■ Source data ■

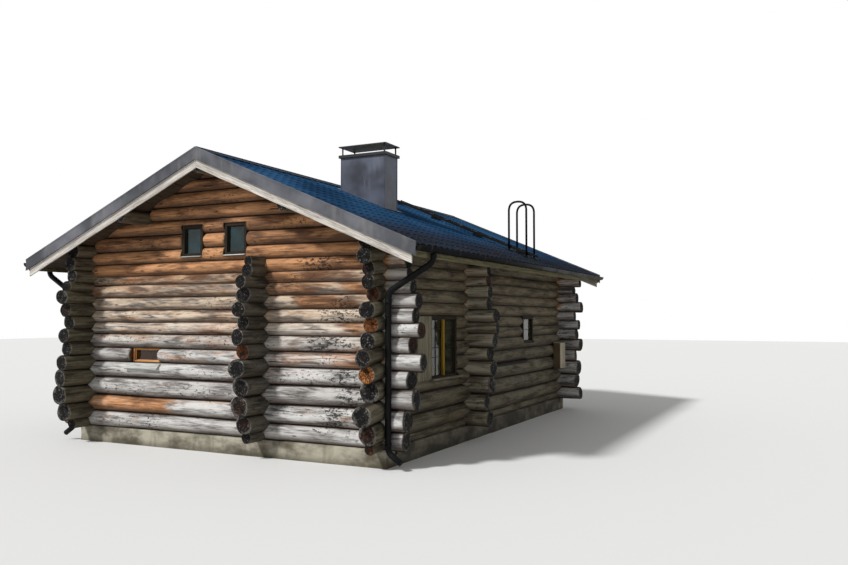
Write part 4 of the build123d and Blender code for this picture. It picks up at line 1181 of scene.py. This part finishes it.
for side, word in bothEnds:
    frames, panes = Shape(140 + side), Shape(150 + side)
    for opening in windows["loft"]:
        place = fitWindow(frames, panes, 1, side, windows["gableFace"], opening)
        rings = [[place(u, v, w) for v, w in windows["loftSill"]] for u in windows["sillEnds"]]
        frames.loft(rings, slot=1)
    if side < 0:
        pine, dark = Shape(160), Shape(161)
        fitWindow(pine, dark, 1, side, windows["saunaFace"], windows["sauna"])
        pine.piece("saunaFrame", [pineFrame])
        dark.piece("saunaGlassPane", [saunaGlass])
    frames.piece(word + "Frames", [darkFrame, paleSill], word + "_window_frames")
    panes.piece(word + "Glass", [loftGlass], word + "_window_panes")
print("windows ready")

# sills and casings
weathered = {"deep": (96, 90, 74), "light": (140, 132, 112), "stain": (66, 58, 46), "wear": 0.45}
silvered = {"deep": (150, 152, 150), "light": (206, 206, 200), "stain": (96, 96, 96), "wear": 0.35}
weatheredBoard, silverBoard = greyBoard("weatheredBoard", weathered), greyBoard("silverBoard", silvered)
# side boards give (x, from, to, height, width, thickness, edge, cuts, wobble)
sillLook = {
    "side": (
        (2.915, -2.6592, -1.7008, 1.1019, 0.0292, 0.0243, 0.003, 6, 0.0003),
        (2.9595, -2.72, -1.64, 1.1021, 0.0596, 0.0246, 0.004, 8, 0.0004)),
    "from": -1.8995, "to": -1.2005, "ease": 0.0045, "inset": 0.004, "cuts": 10,
}
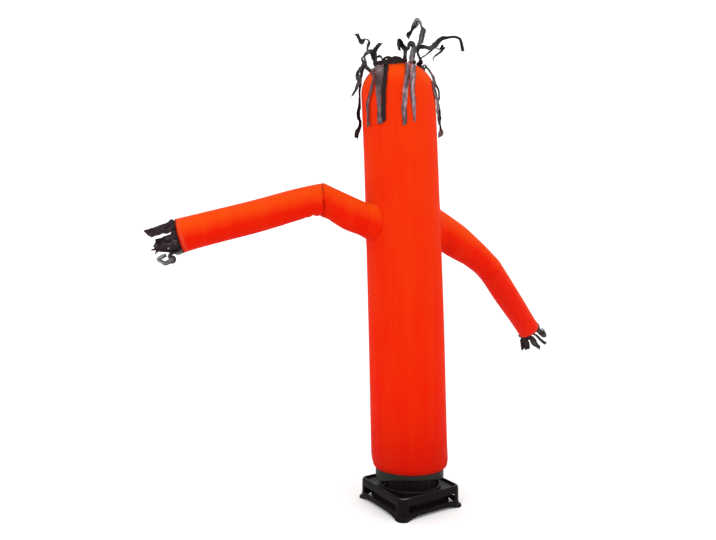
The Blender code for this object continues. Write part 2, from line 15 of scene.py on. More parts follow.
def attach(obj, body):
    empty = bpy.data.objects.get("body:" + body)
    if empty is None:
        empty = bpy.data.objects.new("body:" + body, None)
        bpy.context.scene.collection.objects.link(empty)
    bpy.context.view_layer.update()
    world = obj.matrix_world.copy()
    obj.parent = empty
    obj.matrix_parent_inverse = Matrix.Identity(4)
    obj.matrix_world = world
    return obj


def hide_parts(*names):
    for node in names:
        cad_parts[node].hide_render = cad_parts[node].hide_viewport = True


bl_info = {
    "name": "Inflatable air dancer",
    "version": (1, 0, 0),
    "blender": (4, 5, 0),
    "location": "View3D > Sidebar > Air dancer",
    "description": "Builds the cloth, the ribbons and the blower stand of an inflatable air dancer",
    "category": "Add Mesh",
}

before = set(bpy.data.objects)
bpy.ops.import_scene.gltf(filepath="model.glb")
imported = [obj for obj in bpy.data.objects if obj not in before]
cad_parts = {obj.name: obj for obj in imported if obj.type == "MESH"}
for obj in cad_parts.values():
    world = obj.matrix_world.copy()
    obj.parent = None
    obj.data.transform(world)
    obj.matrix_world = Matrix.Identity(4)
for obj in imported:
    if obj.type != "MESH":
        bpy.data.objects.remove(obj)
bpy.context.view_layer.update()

# ---- sizes that the solids share ----
GAP = 0.0003
SHOULDER_Z = 1.803         # where the rounded top begins
DOME_POWER = 2.1           # 2 is an ellipse, more is boxier
LEAN_Z = 0.210             # the tube stands straight up to here
LEAN_CURL = 0.012          # the extra bend of its last stretch
HEM_Z = 0.1615             # mean height of the hem
HEM_SAG = 0.0045           # how much lower it hangs at the sides than at the front
HEM_BAND = 0.007
HEM_RISE = 0.030           # height over which the tube swells out above the band
GRIP_RADIUS = 0.1543       # outside of the hem where it grips the collar
FRONT_TURN = math.radians(-37.0)   # the dancer's front, turned from -Y
ROOT_RING = 0.105          # ring seam of the hanging ribbons
INNER_RING = 0.091         # ring seam of the ribbons that the air lifts
TUBE_COLUMNS = 192
SLEEVE_COLUMNS = 96
SLEEVE_STEPS = 420         # steps along a sleeve's middle line
RUN_ON = 0.090             # how far a sleeve runs on straight past its ends, to be trimmed
SLEEVE_HEM = 0.016         # turned in at each cuff

# Sleeves. Each row is one section: x, y, z of its centre and its radius.
LEFT_UPPER = (
    (-0.080, 0.010, 1.215, 0.074),
    (-0.185, 0.029, 1.240, 0.072),
    (-0.240, 0.039, 1.260, 0.066),
    (-0.330, 0.056, 1.293, 0.064),
    (-0.426, 0.070, 1.328, 0.0635),
)
LEFT_FORE = (
    (-0.426, 0.070, 1.328, 0.0635),
    (-0.500, 0.074, 1.309, 0.0615),
    (-0.717, 0.084, 1.241, 0.0620),
    (-1.008, 0.098, 1.155, 0.0605),
)
RIGHT_UPPER = (
    (0.050, -0.004, 1.285, 0.080),
    (0.135, -0.013, 1.240, 0.080),
    (0.200, -0.022, 1.208, 0.079),
    (0.267, -0.030, 1.174, 0.078),
    (0.384, -0.041, 1.112, 0.067),
    (0.492, -0.042, 1.047, 0.0625),
)
RIGHT_FORE = (
    (0.492, -0.042, 1.047, 0.0625),
    (0.745, 0.020, 0.871, 0.0615),
    (0.995, 0.082, 0.697, 0.0600),
)

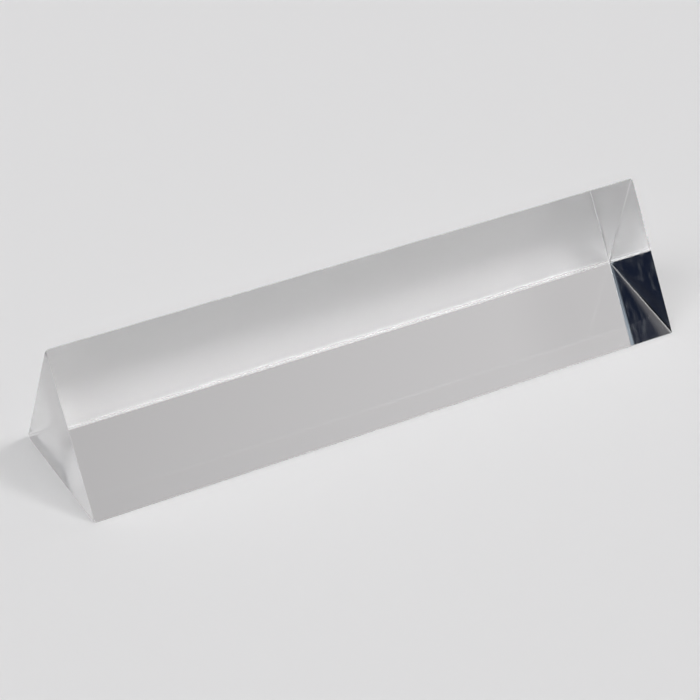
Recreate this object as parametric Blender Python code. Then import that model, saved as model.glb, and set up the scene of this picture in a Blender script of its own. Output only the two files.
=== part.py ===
"""Equilateral dispersing prism: one solid bar of clear optical glass, polished on all five faces.

The bar lies on one of its three long faces. X runs along its length, Z is up, and the origin is the
middle of the face that it rests on. Lengths are in metres.

Run with: blender --background --python part.py
"""

import math

import bmesh
import bpy

# Driving dimensions.
LENGTH = 0.100  # from end face to end face
FACE_WIDTH = 0.0257  # width of each long face, taken to the sharp edges that the arrises replace
ARRIS_SETBACK = 0.00025  # how far each softened edge is set back along the faces beside it
ARRIS_STEPS = 2  # flat strips across one arris

# Optical crown glass.
GLASS_COLOUR = (0.90, 0.93, 0.92, 1.0)
GLASS_ROUGHNESS = 0.02
GLASS_METALLIC = 0.0

HEIGHT = FACE_WIDTH * math.sqrt(3) / 2  # of the equilateral cross-section


def clear_scene():
    """Removes whatever the file opened with."""
    for leftover in list(bpy.data.objects):
        bpy.data.objects.remove(leftover, do_unlink=True)


def glass_material():
    """The prism's clear glass, as plain shader values."""
    material = bpy.data.materials.new("optical_glass")
    material.use_nodes = True
    shader = material.node_tree.nodes["Principled BSDF"]
    shader.inputs["Base Color"].default_value = GLASS_COLOUR
    shader.inputs["Roughness"].default_value = GLASS_ROUGHNESS
    shader.inputs["Metallic"].default_value = GLASS_METALLIC
    return material


def cross_section():
    """(y, z) of the sharp triangle's corners: front, back and apex edge."""
    return [
        (-FACE_WIDTH / 2, 0.0),
        (FACE_WIDTH / 2, 0.0),
        (0.0, HEIGHT),
    ]


def sharp_bar():
    """A bmesh of the triangular bar, made by extruding its left end face along X."""
    bar = bmesh.new()
    corners = [bar.verts.new((-LENGTH / 2, y, z)) for y, z in cross_section()]
    end_face = bar.faces.new(corners)
    extruded = bmesh.ops.extrude_face_region(bar, geom=[end_face])
    far_corners = [item for item in extruded["geom"] if isinstance(item, bmesh.types.BMVert)]
    bmesh.ops.translate(bar, verts=far_corners, vec=(LENGTH, 0.0, 0.0))
    bmesh.ops.recalc_face_normals(bar, faces=bar.faces)
    return bar


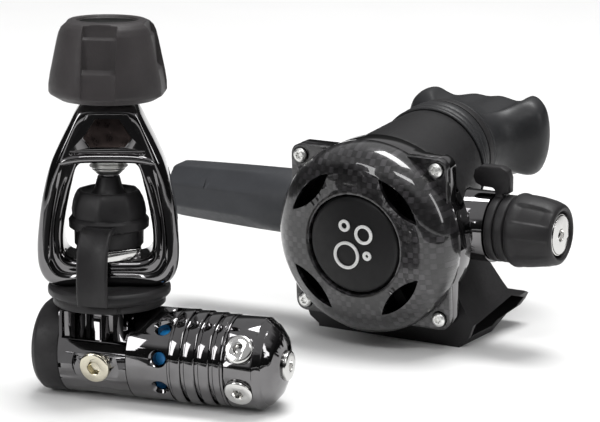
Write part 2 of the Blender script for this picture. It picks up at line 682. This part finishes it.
# The lip shield's outline, right half from the top middle round to the bottom middle, (x, z).
WING = [(0, 14.6), (7.0, 15.4), (15.6, 14.0), (20.6, 15.6), (24.6, 17.8), (29, 16.9), (33, 13.2),
        (34.8, 7.5), (35.2, 1), (34.2, -6), (32, -12), (29, -16.4), (25.5, -18.2), (20, -18), (11, -21),
        (0, -22)]
WING_X, WING_Z, WING_BEND = 35.2, 19.5, 8.0
CONE_START, CONE_LENGTH, CONE_WIDE, CONE_TAPER, CONE_RISE = 12, 52, 38, 16.5, 20
SHIELD = smooth_line(WING + [(-x, z) for x, z in reversed(WING[1:-1])], 3, closed=True)


def mouth_ring(y, half_width, half_height, blend, rise):
    """One ring of the mouthpiece: an ellipse at blend 0, the lip shield's outline at blend 1."""
    ring = []
    for point in SHIELD:
        turn = atan2(point.y / WING_Z, point.x / WING_X)
        round_x, round_z = half_width * cos(turn), half_height * sin(turn)
        wing_x, wing_z = point.x * half_width / WING_X, point.y * half_height / WING_Z
        bent = y - WING_BEND * blend * (wing_x / WING_X) ** 2
        ring.append(Vector((round_x + (wing_x - round_x) * blend, bent,
                            rise + round_z + (wing_z - round_z) * blend)))
    return ring


def neck_ring(y, proud):
    """A round ring that stands proud of the case's slanting cone."""
    share = (y - CONE_START) / CONE_LENGTH
    radius = CONE_WIDE - CONE_TAPER * share + proud
    return y, radius, radius, 0, CONE_RISE * share


# Each row: y, half width, half height, blend, rise.
MOUTH = [neck_ring(54.5, 1.5), neck_ring(54.8, 2.15), neck_ring(56.6, 2.3), neck_ring(57.2, 1.7)]
MOUTH += [neck_ring(57.8, 1.7)]
MOUTH += [neck_ring(58.4, 2.3), neck_ring(60.2, 2.3), neck_ring(60.8, 1.7), neck_ring(61.4, 1.7)]
MOUTH += [neck_ring(62.0, 2.3), neck_ring(64.2, 2.35)]
MOUTH += [
    (65.4, 23.6, 23.6, 0, 20), (66.5, 23.1, 23.1, 0, 20), (66.9, 22.1, 22.1, 0, 20),
    (71.1, 22.1, 22.1, 0, 20), (71.4, 22.9, 22.9, 0, 20), (72.8, 23.1, 23.1, 0, 20),
    (74.0, 22.4, 22.4, 0, 20), (75.6, 21.0, 20.7, 0, 20), (80, 20.9, 18.6, 0.05, 20.3),
    (86, 22.4, 16.8, 0.15, 20.8), (92, 26, 16.4, 0.3, 21), (98, 30.4, 17.4, 0.6, 21),
    (103, 33.2, 18.8, 0.9, 21), (107, 34.3, 19.4, 1, 21), (110.5, 34.5, 19.5, 1, 21),
    (112.8, 34.2, 19.2, 1, 21), (113.8, 33.0, 18.2, 1, 21), (113.0, 31.6, 16.8, 1, 21),
    (109.5, 29.5, 14.6, 0.9, 21), (105.5, 25.5, 11.4, 0.5, 21), (104.5, 21.5, 9.6, 0.2, 21),
    (106.5, 19.8, 8.6, 0, 21), (109.5, 19.0, 8.2, 0, 21), (110.2, 17.6, 7.4, 0, 21),
    (109.4, 16.4, 6.6, 0, 21), (100, 15.6, 6.6, 0, 21), (90, 15.6, 8.5, 0, 20.8),
    (80, 17.2, 15.5, 0, 20.3), (74, 18.6, 18.4, 0, 20), (73.3, 20.05, 20.05, 0, 20),
    (64.2, 20.05, 20.05, 0, 20),
    (64.15, 21.6, 21.6, 0, 20.05), neck_ring(63.6, 0.12), neck_ring(54.6, 0.12),
]
rings = [mouth_ring(*row) for row in MOUTH]
add(tube_mesh(rings, looped=True), "mouthpiece_rubber", SECOND, SOFT_RUBBER, "second_stage", ("mouthpiece",),
    subdivide=1, sharp=60)
# Each row: how far out, half width, half thickness.
BITE_TAB = [(0, 4.0, 1.6), (2.5, 4.4, 1.7), (6.5, 4.6, 1.5), (9.2, 4.6, 1.6), (10.0, 4.7, 2.6),
            (11.2, 4.6, 2.7), (11.9, 3.9, 1.9)]
for side, label in ((-1, "left"), (1, "right")):
    rings = [[Vector((side * (20.0 + 0.012 * y * y) + w * cos(a), 107.0 + y, 21 + t * sin(a)))
              for a in CIRCLE[::2]] for y, w, t in BITE_TAB]
    add(tube_mesh(rings), "bite_tab_" + label, SECOND, SOFT_RUBBER, "second_stage",
        subdivide=1)

# ---- second stage: hose protector, adjusting knob ------------------------------------------

SLEEVE = [(-113, 11.0), (-112.7, 11.7), (-111.7, 12.4), (-109, 12.65), (-100, 13.05), (-90, 13.45),
          (-80, 13.8), (-74, 14.0), (-66, 14.2), (-56, 14.35), (-50, 14.2), (-46.8, 13.7), (-45.5, 13.0),
          (-45.5, 8.7), (-59, 8.7), (-59.2, 5.9), (-79.9, 5.9), (-80.1, 6.3), (-113, 6.3)]


def sleeve_shape(angle, along, radius):
    """Eight flats at the hose's end, which fade into a round bulge near the nut."""
    if radius < 8.9 or along > -60:
        return radius
    turn = (angle + pi / 8) % (pi / 4) - pi / 8
    flat = min(1.0, cos(pi / 8) / cos(turn) + 0.012)
    fade = max(0.0, min(1.0, (-60 - along) / 14))
    return radius * (1 + (flat - 1) * fade)


NOTCH_TURN = radians(35)
notch = rounded([(-92.5, -3.4), (-90.6, -3.4), (-90.6, 3.4), (-92.5, 3.4)], 0.6)
notches = []
for side in (-1, 1):
    out = Vector((0, -cos(NOTCH_TURN), sin(NOTCH_TURN))) * side
    notches.append(prism(notch, (X, Vector((0, sin(NOTCH_TURN), cos(NOTCH_TURN))), out), 12.4, 16))
add(turned(finer(SLEEVE, 2.5, 12), 128, sleeve_shape), "hose_sleeve", VALVE, SLEEVE_RUBBER, "hose_end",
    ("hose_protector",), cutters=notches, bevel=0.25, angle=40, sharp=50)

GRIP = [(55.7, 0), (55.7, 14.3), (56.1, 15.1), (57.2, 15.6), (59, 15.75), (61, 15.75), (64, 15.55),
        (67, 15.15), (70, 14.6), (72.5, 13.9), (74.4, 13.15), (75.5, 12.4), (76.0, 11.4), (76.0, 10.5),
        (75.6, 10.0), (72.85, 9.9), (72.85, 0)]


def grip_shape(angle, along, radius):
    """Six shallow scoops with crisp sides."""
    if radius < 11.5 or not 57.5 < along < 75.2:
        return radius
    turn = abs((angle + radians(15)) % (pi / 3) - pi / 6)
    side = max(0.0, min(1.0, (0.30 - turn) / 0.05))
    ends = max(0.0, min(1.0, (along - 58.5) / 2.5)) * max(0.0, min(1.0, (75.2 - along) / 4.0))
    return radius - 1.05 * side * ends


add(turned(finer(GRIP, 1.0, 12), 180, grip_shape), "adjusting_grip", VALVE, RUBBER, "adjuster",
    ("adjust_knob",), sharp=50)

# ---- the CAD nodes' own looks --------------------------------------------------------------

for node, material, body, slot, bevel in (
    ("inlet_body", BLACK_CHROME, "first_stage", "black_chrome", 0.25),
    ("ambient_body", BLACK_CHROME, "first_stage", "black_chrome", 0.2),
    ("end_plate", BLACK_CHROME, "first_stage", "black_chrome", 0.2),
    ("turret", BLACK_CHROME, "turret", "black_chrome", 0.3),
    ("turret_retainer", BLACK_CHROME, "first_stage", "black_chrome", 0.3),
    ("end_guard", RUBBER, "first_stage", "rubber", 0.5),
    ("base_collar", RUBBER, "first_stage", "rubber", 0.3),
    ("strap_ring", RUBBER, "first_stage", "rubber", 0.4),
    ("lp_port_plugs", CHROME, "turret", "chrome", 0.2),
    ("lp_plug_axial", CHROME, "first_stage", "chrome", 0.2),
    ("gauge_port_plugs", WARM_CHROME, "first_stage", "chrome", 0.25),
    ("case", BLACK_CHROME, "second_stage", "black_chrome", 0.4),
    ("purge_button", MATT_BLACK, "purge", "matte_black", 0.4),
    ("purge_emblem", WHITE, "purge", "white", 0.12),
    ("cover_screws", SCREW, "second_stage", "chrome", 0.12),
    ("dive_lever", RUBBER, "dive_lever", "matte_black", 0.6),
    ("knob_collar", RUBBER, "second_stage", "rubber", 0.3),
    ("exhaust_tee", RUBBER, "second_stage", "rubber", 0.8),
    ("tube_sleeve", MATT_BLACK, "second_stage", "matte_black", 0.3),
    ("mouthpiece_clamp", RUBBER, "second_stage", "matte_black", 0.3),
    ("yoke_retainer", CHROME, "first_stage", "chrome", 0.2),
    ("knob_end_cap", CHROME, "adjuster", "chrome", 0.2),
    ("knob_badge", CHROME, "knob", "black_chrome", 0.2),
):
    refined(node, material, body, bevel)

# The two springs that the purge button and the adjusting knob shorten.
for node, joint, travel, along, start, end, frame_at in (
    ("purge_spring", "purge_press", 4.0, Y, -12.1, -2.7, SECOND),
    ("poppet_spring", "spring_pad_feed", 3.1, X, 20.95, -0.15, VALVE),
):
    coil = refined(node, STEEL, "second_stage", bevel=0)
    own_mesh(coil)

paint(BLACK_CHROME, "end_plug")
paint(SCREW, "yoke_screw")
paint(CHROME, "piston", "orifice", "inlet_nut")
paint(STEEL, "thrust_pad", "main_spring", "filter_clip", "diaphragm_disc", "demand_lever")
paint(BRASS, "valve_barrel", "spring_pad", "adjust_screw", "hose_tail", "inlet_filter")
paint(MATT_BLACK, "purge_guide", "clamp_ring", "poppet")
paint(SOFT_RUBBER, "diaphragm", "exhaust_valve")
paint(RUBBER, "inlet_oring", "piston_oring")
paint(SEAT, "main_seat")
paint(BLUE, "thermal_sleeve")

# ---- floor and light -----------------------------------------------------------------------

bm = bmesh.new()
bmesh.ops.create_grid(bm, x_segments=12, y_segments=12, size=6)
ground = object_from(bm, "floor")
ground.data.materials.append(floor_look())

world = bpy.data.worlds.new("studio")
scene.world = world
world.use_nodes = True
tree = world.node_tree
sky = tree.nodes.new("ShaderNodeTexCoord")
parts = tree.nodes.new("ShaderNodeSeparateXYZ")
ramp = tree.nodes.new("ShaderNodeValToRGB")
tree.links.new(sky.outputs["Generated"], parts.inputs["Vector"])
tree.links.new(parts.outputs["Z"], ramp.inputs["Fac"])
# Dark below and at the horizon, bright above.
stops = ((0.0, 0.02), (0.2, 0.03), (0.42, 0.07), (0.55, 0.5), (1.0, 0.55))
elements = ramp.color_ramp.elements
while len(elements) < len(stops):
    elements.new(0.5)
for element, (place, level) in zip(elements, stops):
    element.position, element.color = place, (level, level, level * 1.01, 1)
tree.links.new(ramp.outputs["Color"], tree.nodes["Background"].inputs["Color"])
tree.nodes["Background"].inputs["Strength"].default_value = 1.0


def softbox(name, place, aim, size, power):
    light = bpy.data.lights.new(name, "AREA")
    light.shape, light.size, light.size_y, light.energy = "RECTANGLE", *size, power
    made = bpy.data.objects.new(name, light)
    made.location = place
    made.rotation_euler = (Vector(aim) - Vector(place)).to_track_quat("-Z", "Y").to_euler()
    scene.collection.objects.link(made)


softbox("key", AXIS + Vector((-1.25, -0.85, 0.75)), AXIS + Vector((0.05, 0, 0.06)), (0.5, 0.9), 9)
softbox("top", AXIS + Vector((0.5, 0.4, 3.0)), AXIS, (1.7, 1.0), 74)
softbox("front", AXIS + Vector((0.1, -1.2, 1.6)), AXIS + Vector((0.05, 0, 0.05)), (0.9, 0.25), 6.5)
softbox("fill", AXIS + Vector((1.5, -0.7, 0.8)), AXIS + Vector((0.05, 0, 0.06)), (0.25, 0.9), 4)

# A dark card on the floor before the object, seen only in reflections.
card = [(-1.2, -0.75), (1.2, -0.75), (1.2, -0.17), (-1.2, -0.17)]
flag = object_from(prism(card, (X, Y, Z), 0.001, 0.002), "flag")
flag.location = AXIS
flag.data.materials.append(MATT_BLACK)
flag.visible_camera = flag.visible_diffuse = flag.visible_shadow = False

■ Exercise requirements ■
Within the listing above, find every line containing the string "names" and return it.

■ Full response ■
def hide_parts(*names):
    for node in names:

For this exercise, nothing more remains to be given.